Today, in his farewell speech, President Obama spoke about the need to engage with people who hold different views than we do, people outside our bubble. People with different perspectives on life. That has never been more urgent in our world, and fortunately there are tools to help us.
Let's go back thirty years in time. In 1986, Professor Clare W. Graves passed away before publishing his epistemological theory of human psychology on which he had conducted research over several decades.
A colleague of Abraham Maslow, Graves sought to to understand how human nature can achieve psychological maturity, he discovered eight systems that people use to cope with their life conditions as they grow to their full potential.
To learn more about this theory and its application, however, the world had to wait another ten years until 1996, when it was published by Don Beck and Chris Cowan in their book Spiral Dynamics: Mastering Values, Leadership and Change.
One of the powerful applications of the theory is in bridging the communication perspectives of people using the different value systems (views of life) that Graves had identified. Each of these systems has its own style of communication.
Through the work of Beck and Cowan, Graves’ theory was used in nation building and conflict resolution efforts in South Africa, Palestine, and has been shared with organizations in Europe, the Middle East, Scandinavia, North America, Asia and elsewhere.
In 2016, I studied with Floor de Ruiter and his partner Eveline de Wal of Flying Elephants in the Netherlands to learn how to apply Graves’ theory in my leadership coaching and training for individuals and businesses. My work has not been the same since.

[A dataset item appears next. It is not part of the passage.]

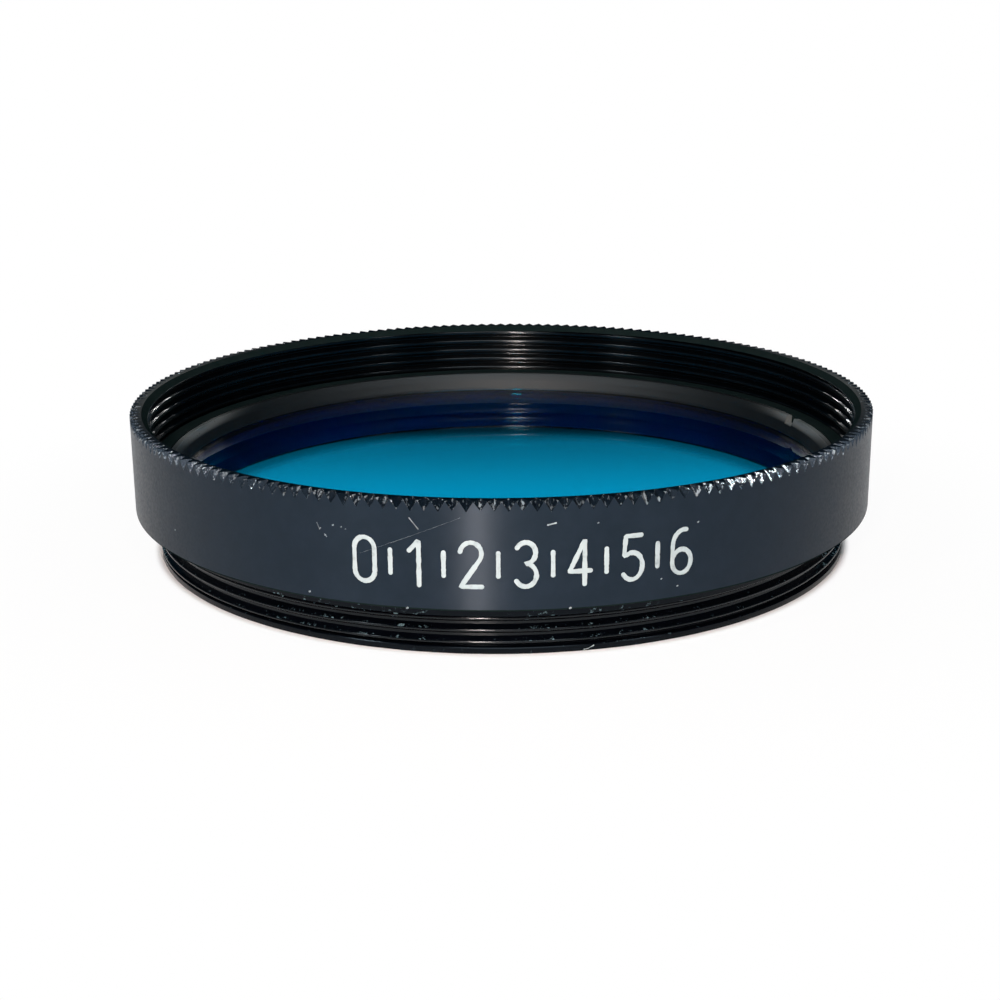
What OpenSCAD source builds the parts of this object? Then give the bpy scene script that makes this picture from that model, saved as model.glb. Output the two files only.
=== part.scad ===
// Screw-in colour filter for a camera lens: a turned ring, a round blue glass and the ring that holds it.
// The ring has a screw thread on both ends. The part stands on its lip, with Z along its axis.

/* [Thread] */
// Nominal diameter of the rear thread, which screws into the lens
thread_d = 49; // [37:0.5:82]
// Pitch of both threads
thread_pitch = 0.75; // [0.6:0.05:0.9]
// How far the outer thread stays under its nominal radius
outer_thread_allowance = 0.05; // [0:0.01:0.12]
// How far the front thread stands out past the rear one
front_over_thread = 0.7; // [0:0.05:0.7]

/* [Grip band] */
// Height of the grip band
band_h = 6.7; // [6:0.1:12]
// How far the band stands out past the thread
band_over_thread = 1.5; // [1.5:0.05:4]
// Edge break at the foot of the band
band_edge = 0.12; // [0.05:0.01:0.3]

/* [Notches] */
// Number of notches round the front corner
notch_count = 200; // [60:1:210]
// How far a notch reaches in over the rim
notch_reach_in = 0.7; // [0.3:0.05:0.75]
// How far a notch reaches down the band
notch_reach_down = 0.62; // [0.3:0.02:0.9]
// Angle between the two sides of a notch
notch_angle = 80; // [50:1:84]

/* [Rear end] */
// Height of the plain lip under the outer thread
lip_h = 0.42; // [0.3:0.02:1]
// Height of the narrow groove between the lip and the first turn
lip_groove = 0.06; // [0.04:0.01:0.3]
// Full turns of the outer thread
outer_turns = 3; // [2:1:6]
// Height of the plain shoulder between the outer thread and the band
shoulder_h = 0.76; // [0.4:0.02:1.5]
// How far the shoulder stands out past the thread
shoulder_over_thread = 0.35; // [0.25:0.05:0.8]
// Edge break inside the lip
lip_edge = 0.2; // [0.1:0.05:0.4]

/* [Glass] */
// Thickness of the glass
glass_t = 2; // [1:0.1:3]
// Bevel round both faces of the glass
glass_bevel = 0.2; // [0.1:0.05:0.4]
// How far the edge of the glass lies inside the nominal thread radius
glass_under_thread = 0.8; // [0.7:0.05:1.2]
// Gap between the edge of the glass and its seat
glass_clearance = 0.1; // [0.05:0.01:0.15]
// Width of the ledge under the glass and of the ring over it
seat_w = 0.8; // [0.6:0.05:1.6]
// Height of the ledge that the glass rests on
seat_h = 2.95; // [2:0.05:3.2]

/* [Retaining ring] */
// Height of the retaining ring
retainer_h = 1.3; // [0.9:0.05:1.6]
// Width of the flat on top of the retaining ring
retainer_flat = 0.45; // [0.2:0.05:0.5]
// Height of the plain land at the foot of the retaining ring
retainer_land = 0.2; // [0.1:0.05:0.4]
// Gap between the retaining ring and its seat
retainer_clearance = 0.05; // [0.02:0.01:0.1]
// Number of key slots in the retaining ring
slot_count = 2; // [2:1:6]
// Width of a key slot
slot_w = 1.1; // [0.6:0.1:2]
// Depth of a key slot
slot_depth = 0.6; // [0.3:0.05:0.7]
// Direction of the first key slot, from +X towards +Y
slot_turn = 19; // [0:1:180]

/* [Hidden] */
$fn = 96;

// A sixty degree thread is this many pitches deep, with flats of a quarter and an eighth of a pitch
thread_depth = 0.5413 * thread_pitch;
minor_flat = thread_pitch / 4;
major_flat = thread_pitch / 8;
flank = (thread_pitch - minor_flat - major_flat) / 2;

thread_r = thread_d / 2;
front_r = thread_r + front_over_thread;
outer_crest_r = thread_r - outer_thread_allowance;
outer_root_r = outer_crest_r - thread_depth;
inner_crest_r = front_r - thread_depth;
shoulder_r = thread_r + shoulder_over_thread;
band_r = thread_r + band_over_thread;
glass_r = thread_r - glass_under_thread;
seat_r = glass_r + glass_clearance;
bore_r = glass_r - seat_w;
retainer_r = seat_r - retainer_clearance;
retainer_flat_r = retainer_r - retainer_flat;

first_crest_z = lip_h + lip_groove + flank;
shoulder_z = first_crest_z + (outer_turns - 1) * thread_pitch + major_flat + flank;
band_z = shoulder_z + shoulder_h;
front_z = band_z + band_h;
glass_top_z = seat_h + glass_t;
retainer_top_z = glass_top_z + retainer_h;
inner_thread_z = front_z - thread_depth;
first_groove_z = inner_thread_z - minor_flat;
inner_turns = floor((inner_thread_z - retainer_top_z) / thread_pitch);

notch_slope = atan2(notch_reach_down, notch_reach_in);
notch_run = norm([notch_reach_in, notch_reach_down]);
notch_over = 0.3;
notch_depth = notch_reach_in * sin(notch_slope) + notch_over;

// Outer thread from the lip up, one crest a turn
function outer_crest(z) = [
    [outer_root_r, z - flank],
    [outer_crest_r, z],
    [outer_crest_r, z + major_flat],
    [outer_root_r, z + major_flat + flank]
];

// Front thread from the lead-in down, one groove a turn
function inner_groove(z) = [
    [inner_crest_r, z],
    [front_r, z - flank],
    [front_r, z - flank - major_flat],
    [inner_crest_r, z - thread_pitch + minor_flat]
];

// Half section of the ring, from the inside of the lip round by the outside and back down the bore
function mount_section() = concat(
    [
        [bore_r, lip_edge],
        [bore_r + lip_edge, 0],
        [outer_crest_r, 0],
        [outer_crest_r, lip_h],
        [outer_root_r, lip_h]
    ],
    [for (turn = [0 : outer_turns - 1]) each outer_crest(first_crest_z + turn * thread_pitch)],
    [
        [shoulder_r, shoulder_z],
        [shoulder_r, band_z],
        [band_r - band_edge, band_z],
        [band_r, band_z + band_edge],
        [band_r, front_z],
        [front_r, front_z],
        [inner_crest_r, inner_thread_z]
    ],
    [for (turn = [0 : inner_turns - 1]) each inner_groove(first_groove_z - turn * thread_pitch)],
    [
        [inner_crest_r, retainer_top_z],
        [seat_r, retainer_top_z],
        [seat_r, seat_h],
        [bore_r, seat_h]
    ]
);

// One V groove across the front corner, from the rim down to the band
module notch() {
    translate([band_r - notch_reach_in, 0, front_z])
        rotate([0, notch_slope, 0])
            translate([-notch_over, 0, 0])
                rotate([90, 0, 90])
                    linear_extrude(height = notch_run + 2 * notch_over)
                        polygon([
                            [0, 0],
                            [notch_depth * tan(notch_angle / 2), notch_depth],
                            [-notch_depth * tan(notch_angle / 2), notch_depth]
                        ]);
}

// Turned ring with the grip band, both threads and the seat for the glass
module mount_ring() {
    color([0.17, 0.19, 0.22])
        difference() {
            rotate_extrude()
                polygon(mount_section());
            for (i = [0 : notch_count - 1])
                rotate([0, 0, i * 360 / notch_count])
                    notch();
        }
}

// Plane glass disc with both edges bevelled
module filter_glass() {
    color([0.02, 0.42, 0.58, 0.6])
        translate([0, 0, seat_h])
            rotate_extrude()
                polygon([
                    [0, 0],
                    [glass_r - glass_bevel, 0],
                    [glass_r, glass_bevel],
                    [glass_r, glass_t - glass_bevel],
                    [glass_r - glass_bevel, glass_t],
                    [0, glass_t]
                ]);
}

// Ring over the edge of the glass, bevelled inside and slotted for a key
module retaining_ring() {
    color([0.22, 0.23, 0.24])
        difference() {
            translate([0, 0, glass_top_z])
                rotate_extrude()
                    polygon([
                        [bore_r, 0],
                        [retainer_r, 0],
                        [retainer_r, retainer_h],
                        [retainer_flat_r, retainer_h],
                        [bore_r, retainer_land]
                    ]);
            for (i = [0 : slot_count - 1])
                rotate([0, 0, slot_turn + i * 360 / slot_count])
                    translate([bore_r - slot_w, -slot_w / 2, retainer_top_z - slot_depth])
                        cube([retainer_r - bore_r + 2 * slot_w, slot_w, slot_depth + slot_w]);
        }
}

mount_ring();
filter_glass();
retaining_ring();
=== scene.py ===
"""Dressed model of a screw-in colour filter: a notched black ring, a blue glass and the ring that holds it.

Sizes are in millimetres in the classes and become metres when a mesh is written. Angles run from the
side that faces the camera (-Y) towards +X, so a point is (r sin a, -r cos a, z).
"""
from __future__ import annotations

import logging
import math
from collections.abc import Callable
from dataclasses import dataclass, field
from enum import Enum

import bpy
import numpy as np
from bpy.types import ID, Material, Mesh, NodeSocket, Object
from mathutils import Euler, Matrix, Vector


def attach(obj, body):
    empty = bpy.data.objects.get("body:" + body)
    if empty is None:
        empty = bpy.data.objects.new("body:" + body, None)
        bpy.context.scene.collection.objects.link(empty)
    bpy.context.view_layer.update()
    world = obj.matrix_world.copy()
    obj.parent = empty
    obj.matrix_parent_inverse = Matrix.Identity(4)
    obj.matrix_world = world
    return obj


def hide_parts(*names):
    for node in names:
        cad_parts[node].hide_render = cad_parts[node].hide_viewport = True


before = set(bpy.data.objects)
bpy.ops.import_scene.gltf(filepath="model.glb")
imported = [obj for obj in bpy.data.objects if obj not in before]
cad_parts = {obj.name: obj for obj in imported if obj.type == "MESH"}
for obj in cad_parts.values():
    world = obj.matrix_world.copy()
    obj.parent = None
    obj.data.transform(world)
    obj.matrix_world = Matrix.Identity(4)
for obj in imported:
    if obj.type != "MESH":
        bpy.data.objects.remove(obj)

LOG = logging.getLogger("filter")
MM = 0.001
BODY = "root"

# Sizes that more than one piece shares, in millimetres
BAND_RADIUS = 26.0
LIP_RADIUS = 24.4
SEAT_RADIUS = 23.8
BORE_RADIUS = 22.9
SEAT_HEIGHT = 2.95
GLASS_THICKNESS = 2.0
RETAINER_HEIGHT = 1.3
GLASS_TOP = SEAT_HEIGHT + GLASS_THICKNESS
RETAINER_TOP = GLASS_TOP + RETAINER_HEIGHT

Array = np.ndarray
Pair = tuple[float, float]
Triple = tuple[float, float, float]
Colour = tuple[float, float, float, float]
WHITE = (1.0, 1.0, 1.0, 1.0)
BLACK = (0.0, 0.0, 0.0, 1.0)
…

Helping clients to develop more insight into their preferred communication perspectives, and to connect effectively with people who use different perspectives, has proved to be an effective way for them to rapidly expand their self-awareness and improve their communications, individually and in teams.

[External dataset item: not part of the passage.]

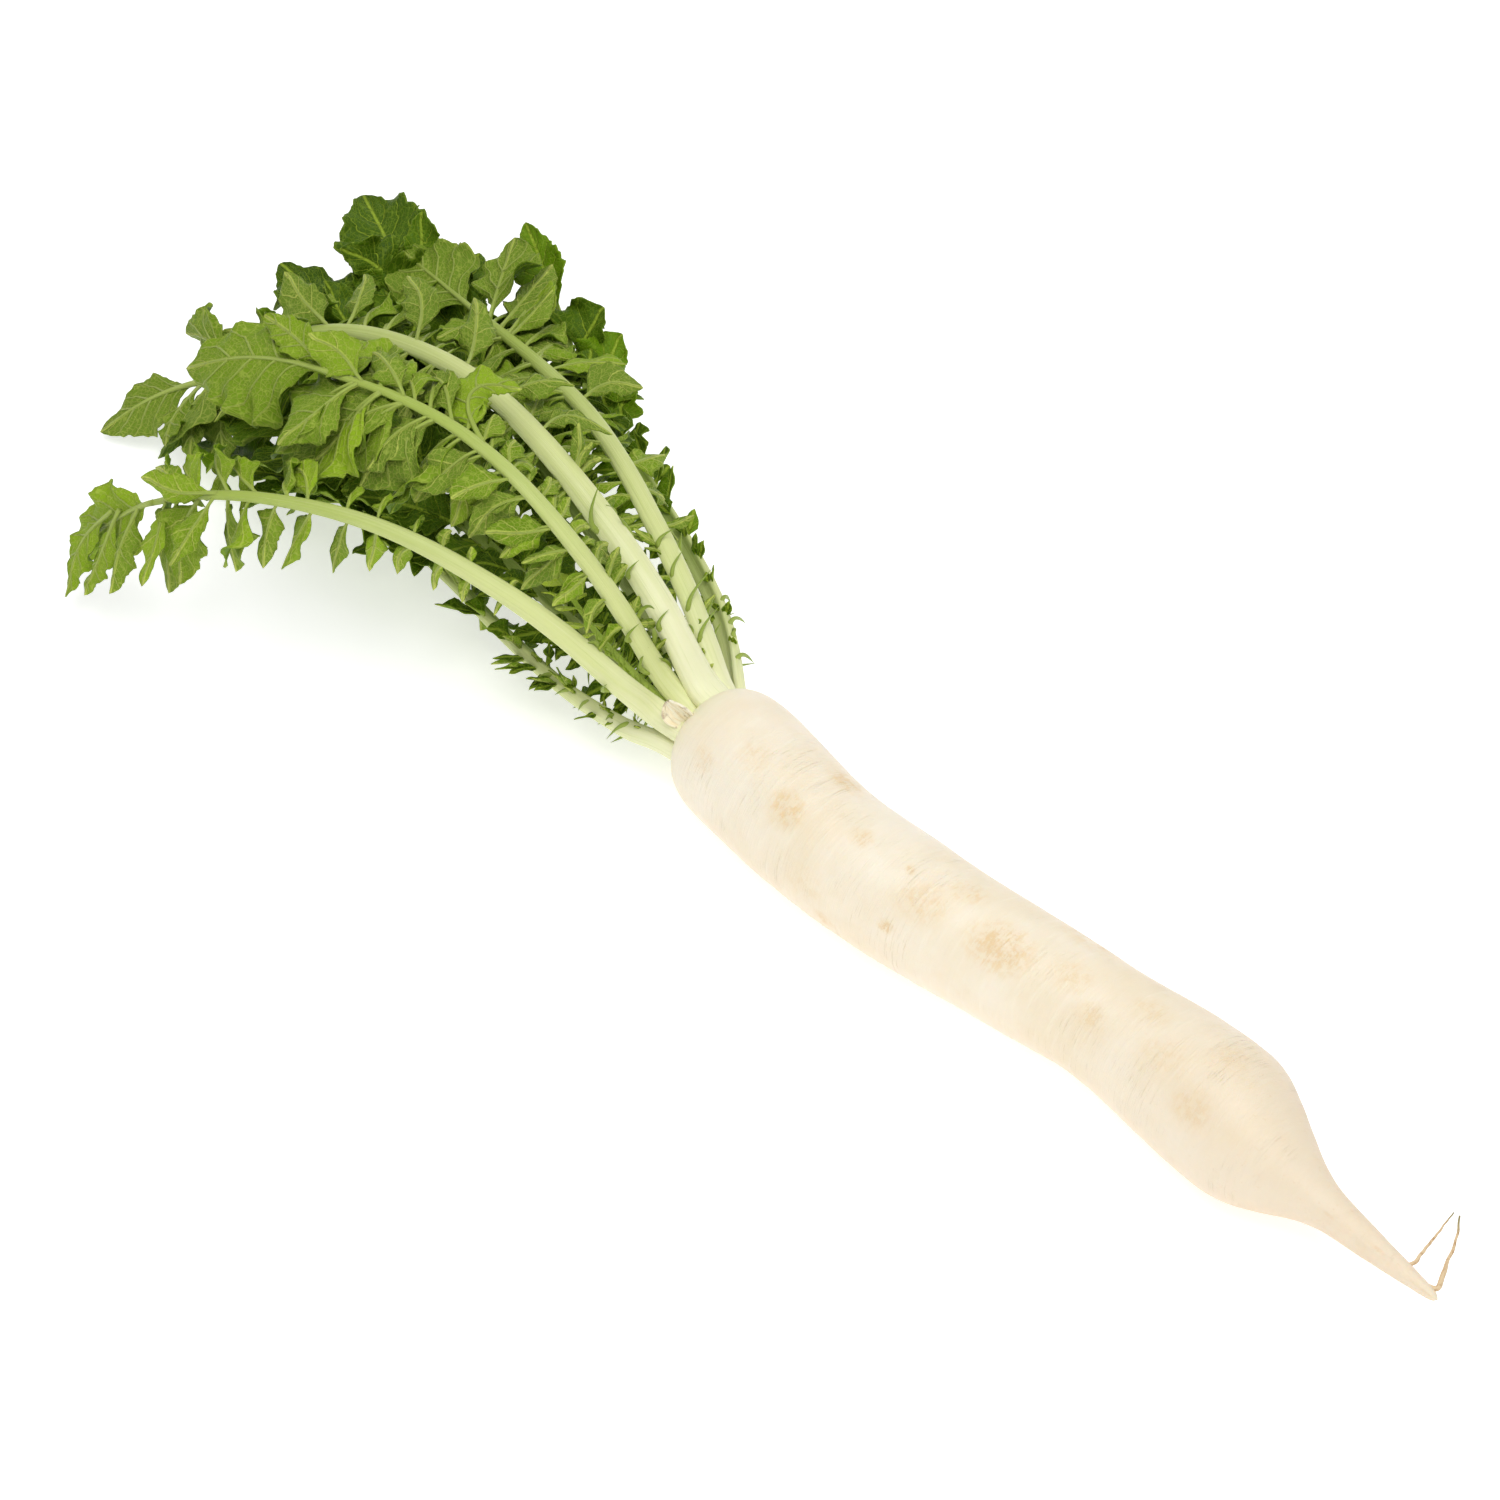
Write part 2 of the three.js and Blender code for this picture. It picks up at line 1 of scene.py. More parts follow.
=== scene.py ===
# %% [markdown]
# # A daikon radish with its leaves
#
# A daikon is a long white taproot with a crown of fronds. This one was pulled up whole and laid
# on its side. The root lies along X with its tail towards +X, and the fronds reach to -X.
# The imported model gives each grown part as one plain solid. The lesson replaces those solids one
# by one with finer pieces of the same form, so it repeats the sizes that the solids grew from.
# Sizes are in millimetres until a piece is finished, because a radish is easy to think of so.

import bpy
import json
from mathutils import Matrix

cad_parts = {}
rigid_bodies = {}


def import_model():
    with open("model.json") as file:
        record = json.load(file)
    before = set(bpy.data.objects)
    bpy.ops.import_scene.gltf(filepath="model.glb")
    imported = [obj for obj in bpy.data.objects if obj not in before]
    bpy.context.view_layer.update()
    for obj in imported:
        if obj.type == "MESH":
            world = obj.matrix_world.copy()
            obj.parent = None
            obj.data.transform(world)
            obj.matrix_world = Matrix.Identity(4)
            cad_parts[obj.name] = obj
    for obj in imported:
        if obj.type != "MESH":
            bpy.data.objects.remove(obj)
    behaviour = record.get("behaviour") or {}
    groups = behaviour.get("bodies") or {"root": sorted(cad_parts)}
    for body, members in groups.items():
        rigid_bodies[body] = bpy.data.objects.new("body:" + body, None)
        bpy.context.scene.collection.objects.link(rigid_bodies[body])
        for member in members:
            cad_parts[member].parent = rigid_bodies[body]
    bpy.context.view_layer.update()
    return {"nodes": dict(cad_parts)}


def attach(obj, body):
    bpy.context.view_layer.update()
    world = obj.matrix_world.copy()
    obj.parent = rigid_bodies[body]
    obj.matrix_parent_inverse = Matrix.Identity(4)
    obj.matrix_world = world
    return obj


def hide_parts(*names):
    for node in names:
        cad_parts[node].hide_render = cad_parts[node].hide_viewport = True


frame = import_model()
print("solids:", ", ".join(sorted(frame["nodes"])))

# %% Tools of the lesson
import json
import math

import bmesh
import bpy
import numpy as np
from mathutils import Vector, noise
from mathutils.kdtree import KDTree

MM = 0.001
TURN = 2 * math.pi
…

Throughout my learning process, Floor has been a generous and patient mentor, as we discovered our shared passion for this work. Now I am waiting for the day when his book ValueFraming is translated from Dutch into English, so that I can share his work with a wider audience in Asia and beyond.
To underscore the importance of improving communication, I recalled my experience in organizing the CEO Roundtable at the 2nd Asia-Pacific Water Summit in Chiang Mai in 2013. To my surprise, it took the attending CEOs only 20 minutes to determine the main challenge for businesses and governments to work together effectively in projects to increase water security. Not technology, not finance, but communication.
When partners, organizations, and groups in society have different values and views of life, they will express themselves in a different language, and misunderstandings and miscommunications easily happen. To bridge these gaps, we need more than words. We need to communicate effectively with awareness of ourselves and our audience.
After Nelson Mandela became president of South Africa, he studied Graves' theory and its application, assisted by Don Beck, and he became a master of communication to bridge gaps in South African society and build a new nation.
He then famously remarked that if you talk to a man in his language (the language of his view of life), that will go to his heart. To bridge the communication gap that keeps us apart from others, we need more than words.